Are Proxies Legal? And If Not… Why?
Here is the truth: proxies are legal.
Using them to watch a foreign version of Netflix or access Wikipedia where it is blocked? Not a crime.
But using proxies to commit fraud, scrape data you were not supposed to touch, spam people, or engage in shady hacking? That crosses a legal line.
Like any tool, it depends on how you use it.
Proxy Server vs Web Server: Not the Same, Folks
Let’s untangle this.
A web server hosts websites. It is the destination, the actual server that holds the files, content, and logic of the site you are visiting.

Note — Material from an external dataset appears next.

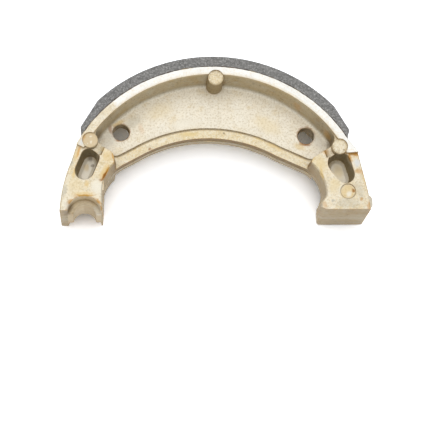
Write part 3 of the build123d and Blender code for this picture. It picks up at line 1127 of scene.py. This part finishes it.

A proxy server? Just the middle layer.
When you make a request, it goes to the proxy first. The proxy sends it to the web server. The web server replies. The proxy forwards it to you.
It is a relay game. You never interact directly with the web server. That is the point.
What’s the “Server Behind the Proxy”?
This phrase gets tossed around a lot.
When you are using a proxy, your actual traffic—like every click, every scroll—is going through that proxy first. Whether you are on Wi-Fi, Ethernet, or some dusty old DSL setup, that proxy server becomes your visible identity online.
So the “server behind the proxy” is usually your actual destination—whatever you were trying to reach. But thanks to the proxy, your real IP never shows up. Just the proxy’s.
Like a curtain between you and the audience.
Final Thought
Proxy servers are not magic. But they are clever, useful, and strangely elegant in their function.
They can be protective or intrusive. Honest or deceptive. It all depends on who controls them, and why they are being used.
Now that you know how they work… what will you use one for?
Just remember: the internet remembers everything. Even when you think it doesn’t.